Regulation of the von Hippel-Lindau Protein
Corn, Paul G.   
University of Texas MD Anderson Cancer Center, Houston, TX, United States

In patients with the hereditary cancer syndrome VHL disease, inactivation of the von Hippel-Lindau (VHL) tumor suppressor gene leads to the development of highly vascular tumors, including renal cell carcinomas and hemiangioblastomas. VHL is also inactivated in a majority of patients with sporadic renal carcinoma. Recent studies have suggested that the VHL protein (pVHL) functions as part of a multi-protein E3 ubiquitin ligase that targets the transcription factor Hypoxia-inducible factor-1 (HIF-1) for proteasomal degradation. Tumors lacking pVHL no longer degrade HIF-1 under normoxic conditions, leading to the aberrant upregulation of downstream genes such as vascular endothelial growth factor (VEGF). While pVHL is involved in the cellular response to various stress stimuli, factors that regulate pVHL levels and function in the cell are poorly understood. In our laboratory, using a yeast-2-hybrid approach, we have determined that Tat binding protein-1 (TBP-1) interacts with pVHL. TBP-1 is a component of the 19S regulatory complex of the 26S proteasome. Preliminary studies suggest that TBP-1 binds to and stabilizes pVHL in vivo by protecting it from proteasomal degradation. In addition TBP-1 appears to potentiate pVHL-mediated degradation of HIF1alpha.
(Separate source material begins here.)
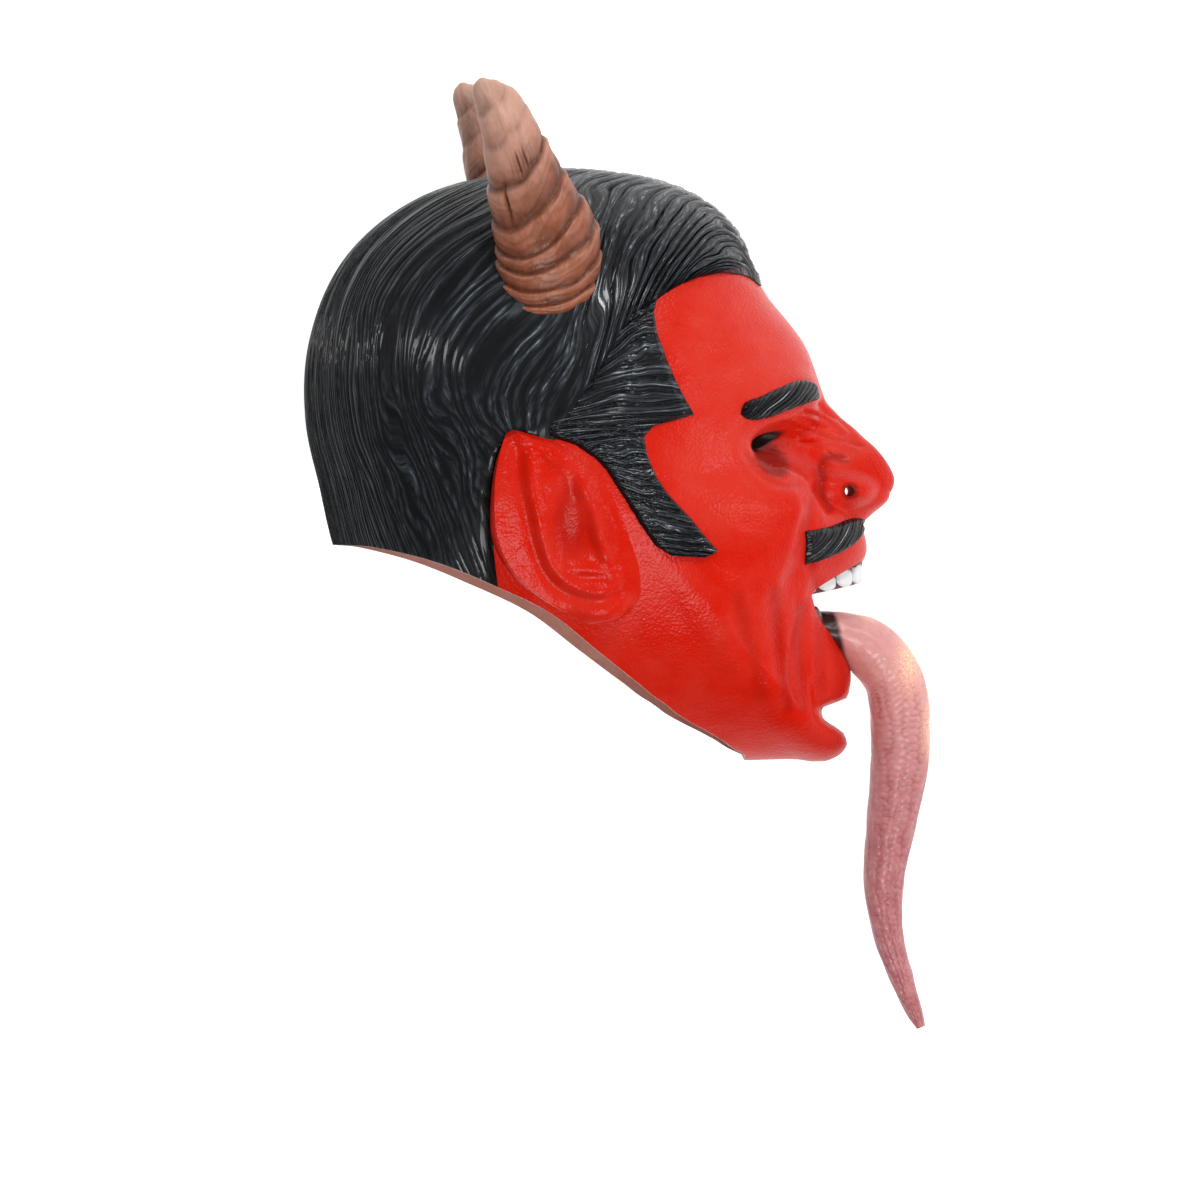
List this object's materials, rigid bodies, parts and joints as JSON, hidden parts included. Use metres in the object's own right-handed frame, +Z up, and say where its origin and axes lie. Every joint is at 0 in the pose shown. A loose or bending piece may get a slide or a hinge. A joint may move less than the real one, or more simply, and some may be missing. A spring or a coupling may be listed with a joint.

We will explore the role of TBP-1 in regulating VHL function by testing the following hypotheses: (1) TBP-1 acts as an important regulator of pVHL function. (2) Specific mutations of pVHL found in human tumors will interfere with binding to TBP-1, leading to a reduction in the stability of pVHL, and (3) Ubiquitin-mediated proteolysis plays a central role in controlling intracellular levels of pVHL. The following specific aims will be pursued: (1) To analyze the effects of TBP-1 on pVHL function during the cellular response to hypoxia and other stressful stimuli. (2) To identify the protein domains responsible for the interaction between pVHL and TBP-1 using deletion constructs and naturally occurring VHL mutations in a yeast-2-hybrid system, and using co-immunoprecipitation experiments in vitro and in vivo, (3) To characterize expression levels of pVHL under cellular stress and examine the mechanism for pVHL degradation in vivo.